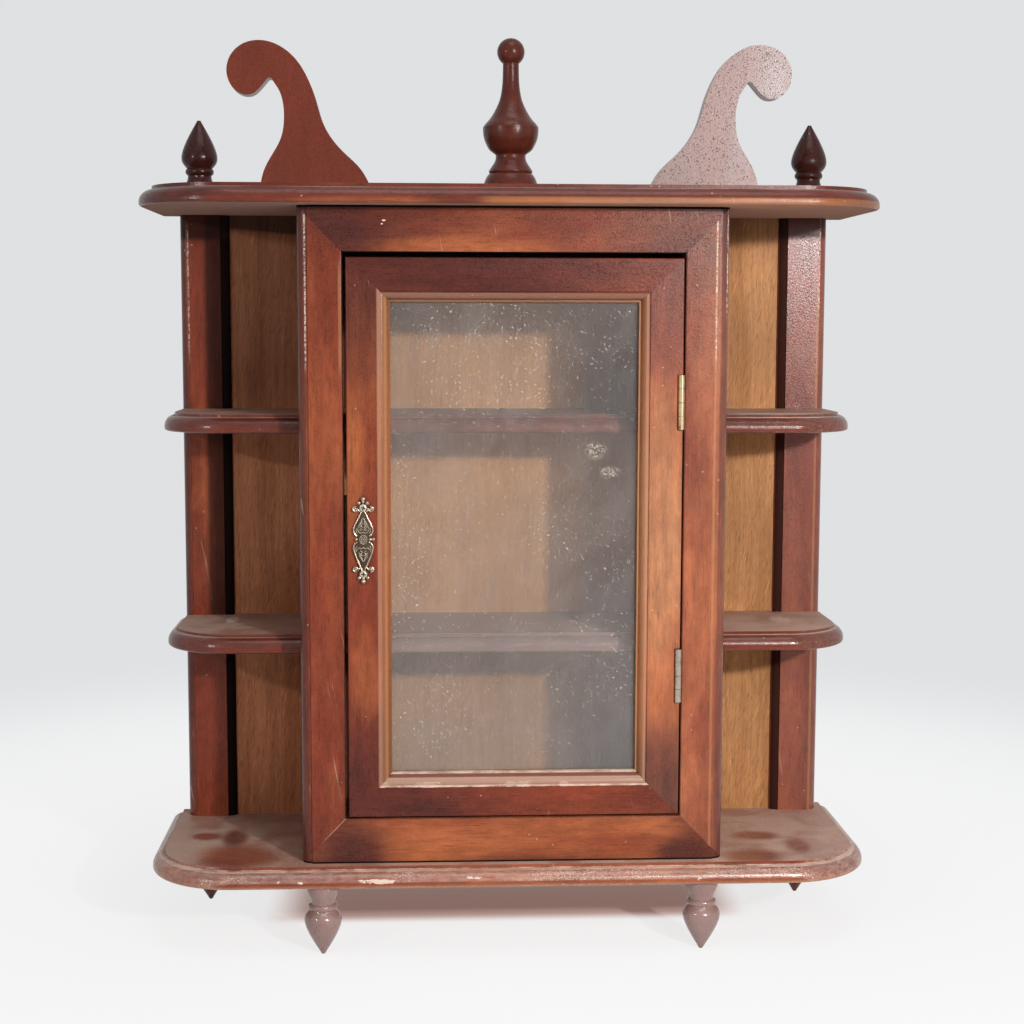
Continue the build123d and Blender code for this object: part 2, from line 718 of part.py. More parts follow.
# Glass and its beads
rebate_box = (
    door_inner[0] - door_rebate,
    door_inner[1] + door_rebate,
    door_inner[2] - door_rebate,
    door_inner[3] + door_rebate,
)
glass_pane = block(
    rebate_box[0] + glass_play, rebate_box[1] - glass_play, glass_y, glass_y + glass_t,
    rebate_box[2] + glass_play, rebate_box[3] - glass_play,
)
bead_inner = (
    rebate_box[0] + bead_w,
    rebate_box[1] - bead_w,
    rebate_box[2] + bead_w,
    rebate_box[3] - bead_w,
)
bead_y = glass_y + glass_t
beads = mitred_members(rebate_box, bead_inner, bead_y, bead_d)
bead_round = arris(bead_d * 0.6, (bead_w, bead_d), -1, -1)
for name, (origin, across, length) in edge_runs(*rebate_box, bead_y).items():
    beads[name] -= run_along(bead_round, origin, across, length)


def brad_places():
    """Where the beads are pinned: (start, direction outwards) two or three to a bead."""
    level = bead_y + bead_d * 0.3
    left, right, low, high = bead_inner
    across = spread(left + brad_inset, right - brad_inset, brad_pitch)
    upwards = spread(low + brad_inset, high - brad_inset, brad_pitch)
    spots = [((x, level, low), DOWN) for x in across] + [((x, level, high), Z) for x in across]
    spots += [((left, level, z), LEFT) for z in upwards] + [((right, level, z), X) for z in upwards]
    return spots


glazing_brads = group(rod(start, way, brad_r, brad_l) for start, way in brad_places())
brad_holes = [
    rod(start, way, brad_r + fastener_play, brad_l + hole_air) for start, way in brad_places()
]
for name in beads:
    beads[name] -= brad_holes
    door_frame[name] -= brad_holes

# ------------------------------------------------------------------ hinges
knuckle_l = (hinge_h - (knuckles - 1) * knuckle_play) / knuckles
leaf_back_y = hinge_y + leaf_w
frame_leaf_x = opening_half_w - leaf_t
door_leaf_x = frame_leaf_x - leaf_play - leaf_t
hinge_levels = {"upper": hinge_high_z, "lower": hinge_low_z}


def hinge_screw_places(z, x):
    """Heads of one leaf's two screws, on the leaf's inner face."""
    y = hinge_y + leaf_w * 0.6
    return [(x, y, z + s * hinge_screw_spread / 2) for s in (-1, 1)]


def leaf(z, plate_x, first, head_x, way):
    """A hinge leaf: a flat plate with every second knuckle from the first, and two screw
    holes whose heads sit at head_x and whose shanks run the given way."""
    low = z - hinge_h / 2
    clear_y = hinge_y + barrel_r + notch_play
    part = block(plate_x, plate_x + leaf_t, clear_y, leaf_back_y, low, low + hinge_h)
    for n in range(first, knuckles, 2):
        foot = low + n * (knuckle_l + knuckle_play)
        part += rod((hinge_x, hinge_y, foot), Z, barrel_r, knuckle_l)
        part += block(plate_x, plate_x + leaf_t, hinge_y + hinge_pin_r, clear_y, foot, foot + knuckle_l)
    part -= rod((hinge_x, hinge_y, low - 1), Z, hinge_pin_r + pin_play, hinge_h + 2)
    for head in hinge_screw_places(z, head_x):
        part -= countersunk_hole(head, way, small_screw_r, small_screw_head_r, small_screw_l)
    return part


hinge_parts = {}
frame_screws, door_screws, frame_screw_holes, door_screw_holes = [], [], [], []
door_cuts = []
for name, z in hinge_levels.items():
    hinge_parts[name + "_hinge_frame_leaf"] = leaf(z, frame_leaf_x, 1, frame_leaf_x, X)
    hinge_parts[name + "_hinge_door_leaf"] = leaf(z, door_leaf_x, 0, door_leaf_x + leaf_t, LEFT)
    hinge_parts[name + "_hinge_pin"] = rod((hinge_x, hinge_y, z - hinge_h / 2), Z, hinge_pin_r, hinge_h)
    for head in hinge_screw_places(z, frame_leaf_x):
        frame_screws.append(countersunk(head, X, small_screw_r, small_screw_head_r, small_screw_l))
        frame_screw_holes.append(
            countersunk_hole(head, X, small_screw_r, small_screw_head_r, small_screw_l + hole_air)
        )
    for head in hinge_screw_places(z, door_leaf_x + leaf_t):
        door_screws.append(countersunk(head, LEFT, small_screw_r, small_screw_head_r, small_screw_l))
        door_screw_holes.append(
            countersunk_hole(head, LEFT, small_screw_r, small_screw_head_r, small_screw_l + hole_air)
        )
    half = hinge_h / 2 + notch_play
    barrel_room = hinge_x - barrel_r - notch_play
    door_cuts.append(
        block(barrel_room, door_right + 1, face_y - 1, hinge_y + barrel_r + notch_play, z - half, z + half)
    )
    door_cuts.append(
        block(door_leaf_x, door_right + 1, face_y - 1, leaf_back_y, z - half, z + half)
    )
hinge_frame_screws = group(frame_screws)
hinge_door_screws = group(door_screws)
face_frame["right_stile"] -= frame_screw_holes
door_frame["right_stile"] = door_frame["right_stile"] - door_cuts - door_screw_holes

# ------------------------------------------------------------------ pull and its screws
pull_screw_z = [pull_z + s * pull_screw_spread / 2 for s in (-1, 1)]


def pull():
    """A small cast pull: two pointed cartouches joined at a knot, with eyes for its screws. Its
    relief is drawn in shares of the distance from its middle to a screw."""
    half = pull_screw_spread / 2
    edge = [(0.077, 0.857), (0.155, 0.655), (0.25, 0.476), (0.292, 0.321), (0.262, 0.19), (0.185, 0.095),
            (0.167, 0)]
    side = [(u * half, v * half) for u, v in edge]
    side += [(x, -z) for x, z in reversed(side[:-1])]
    outline = Spline(*side) + Line(side[-1], (-side[-1][0], side[-1][1]))
    outline += Spline(*[(-x, z) for x, z in reversed(side)]) + Line((-side[0][0], side[0][1]), side[0])
    shape = make_face(outline)
    for up in (-1, 1):
        shape += Pos(0, up * half) * Circle(0.16 * half)
        shape += Pos(0, up * 1.25 * half) * Circle(0.077 * half)
        shape += Pos(0, up * 1.18 * half) * Rectangle(0.083 * half, 0.12 * half)
        for out in (-1, 1):
            shape += Pos(out * 0.22 * half, up * 0.923 * half) * Circle(0.09 * half)
            shape += Pos(out * 0.155 * half, up * 0.952 * half) * Rectangle(0.13 * half, 0.07 * half)
    plane = Plane(origin=(pull_x, face_y, pull_z), x_dir=X, z_dir=(0, -1, 0))
    plate = extrude(plane * shape, amount=pull_plate_t)
    raised = plane.offset(pull_plate_t)
    crest = raised.offset(pull_relief)
    for up in (-1, 1):
        spot = Pos(0, up * 0.43 * half)
        plate += loft([raised * spot * Ellipse(0.155 * half, 0.26 * half),
                       crest * spot * Ellipse(0.095 * half, 0.19 * half)])
    knot = raised.offset(pull_relief * 1.3)
    plate += loft([raised * Circle(0.155 * half), knot * Circle(0.1 * half)])
    for z in pull_screw_z:
        plate -= rod((pull_x, face_y + 1, z), (0, -1, 0), small_screw_r + fastener_play, pull_plate_t + 3)
    return plate


def pull_screw(z):
    """A round-headed screw through one eye of the pull into the door."""
    seat = Plane(origin=(pull_x, face_y - pull_plate_t, z), z_dir=(0, -1, 0))
    dome = extrude(seat * Circle(pull_head_r), amount=pull_head_r * 0.55)
    dome = fillet(dome.edges().sort_by(Axis.Y)[0], pull_head_r * 0.4)
    slots = seat.offset(pull_head_r * 0.3) * (
        Rectangle(pull_head_r, pull_head_r * 0.25) + Rectangle(pull_head_r * 0.25, pull_head_r)
    )
    dome -= extrude(slots, amount=pull_head_r)
    return dome + rod((pull_x, face_y - pull_plate_t, z), Y, small_screw_r, small_screw_l)


pull_handle = pull()
pull_screws = group(pull_screw(z) for z in pull_screw_z)
door_frame["left_stile"] -= [
    rod((pull_x, face_y - 1, z), Y, small_screw_r + fastener_play, small_screw_l + 1 + hole_air)
    for z in pull_screw_z
]

# ------------------------------------------------------------------ door stop and magnet
stop_y = frame_back_y
magnet_z = (stop_low_z + stop_high_z) / 2
magnet_x = -opening_half_w + gap_free + strike_r + strike_edge
door_stop = block(-side_in, -opening_half_w + stop_reach, stop_y, stop_y + stop_d, stop_low_z, stop_high_z)
door_stop -= rod((magnet_x, stop_y - 1, magnet_z), Y, magnet_r + fastener_play, magnet_t + 1)
catch_magnet = rod((magnet_x, stop_y, magnet_z), Y, magnet_r, magnet_t)
strike_head = (magnet_x, door_back_y, magnet_z)
strike_plate = rod(strike_head, (0, -1, 0), strike_r, strike_t)
strike_hole = countersunk_hole(strike_head, (0, -1, 0), small_screw_r, small_screw_head_r, small_screw_l)
strike_plate -= strike_hole
strike_screw = countersunk(strike_head, (0, -1, 0), small_screw_r, small_screw_head_r, small_screw_l)
door_frame["left_stile"] -= rod(strike_head, (0, -1, 0), strike_r + fastener_play, strike_t)
door_frame["left_stile"] -= strike_hole

# ------------------------------------------------------------------ export
parts = {
    "top_board": top_board,
    "bottom_board": bottom_board,
    "left_upright": left_upright,
    "right_upright": right_upright,
    "back_panel": back_panel,
    "left_case_side": left_case_side,
    "right_case_side": right_case_side,
    "glass_pane": glass_pane,
    "glazing_brads": glazing_brads,
    "hinge_frame_screws": hinge_frame_screws,
    "hinge_door_screws": hinge_door_screws,
    "pull_handle": pull_handle,
    "pull_screws": pull_screws,
    "door_stop": door_stop,
    "catch_magnet": catch_magnet,
    "strike_plate": strike_plate,
    "strike_screw": strike_screw,
    "left_scroll": left_scroll,
    "right_scroll": right_scroll,
    "centre_finial": centre_finial,
    "shelf_dowels": shelf_dowels,
    "scroll_dowels": scroll_dowels,
    "board_dowels": board_dowels,
    "base_screws": base_screws,
    "left_hanger": left_hanger,
    "right_hanger": right_hanger,
    "hanger_screws": hanger_screws,
    "panel_pins": panel_pins,
}
parts.update(drops)
parts.update(finials)
parts.update(shelves)
parts.update(hinge_parts)
parts.update({"face_frame_" + name: shape for name, shape in face_frame.items()})
parts.update({"door_" + name: shape for name, shape in door_frame.items()})
parts.update({"glazing_bead_" + name: shape for name, shape in beads.items()})

os.makedirs("parts", exist_ok=True)
for name, shape in parts.items():
    export_step(shape, f"parts/{name}.step")
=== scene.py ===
import math

import bpy
from mathutils import Matrix, Vector


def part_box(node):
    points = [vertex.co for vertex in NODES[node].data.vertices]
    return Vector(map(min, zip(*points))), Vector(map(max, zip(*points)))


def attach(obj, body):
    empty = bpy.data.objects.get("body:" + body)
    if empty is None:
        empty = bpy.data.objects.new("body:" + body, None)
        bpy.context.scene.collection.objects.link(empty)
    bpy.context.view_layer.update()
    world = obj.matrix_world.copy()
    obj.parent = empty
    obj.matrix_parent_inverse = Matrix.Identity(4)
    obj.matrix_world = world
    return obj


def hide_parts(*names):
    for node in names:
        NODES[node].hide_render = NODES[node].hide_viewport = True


bl_info = {
    "name": "Thimble display case",
    "version": (1, 0, 0),
    "blender": (4, 5, 0),
    "location": "View3D > Sidebar > Thimble case",
    "description": "Finishes a mahogany-stained case for thimbles and sets it on a plain stage",
    "category": "Object",
}

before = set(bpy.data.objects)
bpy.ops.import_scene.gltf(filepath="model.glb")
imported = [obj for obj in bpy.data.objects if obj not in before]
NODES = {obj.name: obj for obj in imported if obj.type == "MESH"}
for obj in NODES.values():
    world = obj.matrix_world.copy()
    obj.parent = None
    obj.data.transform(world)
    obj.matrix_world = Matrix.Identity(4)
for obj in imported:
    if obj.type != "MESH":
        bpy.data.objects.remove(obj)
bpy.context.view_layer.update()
MM = 0.001
WHITE = (1.0, 1.0, 1.0)


# ---------------------------------------------------------------- settings
class CaseFinish(bpy.types.PropertyGroup):
    """Colours and sizes of the finishes."""

    warm_stain: bpy.props.FloatVectorProperty(
        name="Warm stain", description="Stained wood where the stain is thin",
        subtype="COLOR", size=3, min=0, max=1, default=(0.415, 0.116, 0.040))
    red_stain: bpy.props.FloatVectorProperty(
        name="Red stain", description="Stained wood of the usual strength",
        subtype="COLOR", size=3, min=0, max=1, default=(0.215, 0.040, 0.018))
    dark_stain: bpy.props.FloatVectorProperty(
        name="Dark stain", description="Stained wood where the stain has pooled",
        subtype="COLOR", size=3, min=0, max=1, default=(0.080, 0.018, 0.014))
    bare_wood: bpy.props.FloatVectorProperty(
        name="Bare wood", description="Wood that shows in chips and at unstained backs",
        subtype="COLOR", size=3, min=0, max=1, default=(0.62, 0.42, 0.27))
    plywood: bpy.props.FloatVectorProperty(
        name="Plywood", description="Face of the plywood back",
        subtype="COLOR", size=3, min=0, max=1, default=(0.50, 0.235, 0.092))
    dust: bpy.props.FloatVectorProperty(
        name="Dust", description="Dust on shelves and boards",
        subtype="COLOR", size=3, min=0, max=1, default=(0.52, 0.355, 0.278))
    pore_length: bpy.props.FloatProperty(
        name="Pore length", description="Length of the wood's pores",
        subtype="DISTANCE", unit="LENGTH", min=0.001, max=0.05, default=0.012)
    gloss: bpy.props.FloatProperty(
        name="Lacquer roughness", description="How dull the lacquer is",
        subtype="FACTOR", min=0.05, max=0.8, default=0.28)
    sheen: bpy.props.FloatProperty(
        name="Lacquer reflection", description="How strongly the lacquer reflects",
        subtype="FACTOR", min=0, max=1, default=0.24)
    peel: bpy.props.FloatProperty(
        name="Orange peel", description="Height of the lacquer's orange peel",
        subtype="DISTANCE", unit="LENGTH", min=0, max=0.0002, default=0.00007)


class PullSizes(bpy.types.PropertyGroup):
    """Sizes of the cast pull's relief."""

    rim: bpy.props.FloatProperty(
        name="Rim radius", description="Radius of the raised rims",
        subtype="DISTANCE", unit="LENGTH", min=0.0001, max=0.001, default=0.00045)
    plate: bpy.props.FloatProperty(
        name="Plate thickness", description="Thickness of the plate behind the relief",
        subtype="DISTANCE", unit="LENGTH", min=0.0005, max=0.003, default=0.0013)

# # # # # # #

Print, without alteration, the lines from the line with "parts.update(hinge_parts)" to the line with "obj.matrix_parent_inverse = Matrix.Identity(4)". Include both of them, and omit every other line.

parts.update(hinge_parts)
parts.update({"face_frame_" + name: shape for name, shape in face_frame.items()})
parts.update({"door_" + name: shape for name, shape in door_frame.items()})
parts.update({"glazing_bead_" + name: shape for name, shape in beads.items()})

os.makedirs("parts", exist_ok=True)
for name, shape in parts.items():
    export_step(shape, f"parts/{name}.step")
=== scene.py ===
import math

import bpy
from mathutils import Matrix, Vector


def part_box(node):
    points = [vertex.co for vertex in NODES[node].data.vertices]
    return Vector(map(min, zip(*points))), Vector(map(max, zip(*points)))


def attach(obj, body):
    empty = bpy.data.objects.get("body:" + body)
    if empty is None:
        empty = bpy.data.objects.new("body:" + body, None)
        bpy.context.scene.collection.objects.link(empty)
    bpy.context.view_layer.update()
    world = obj.matrix_world.copy()
    obj.parent = empty
    obj.matrix_parent_inverse = Matrix.Identity(4)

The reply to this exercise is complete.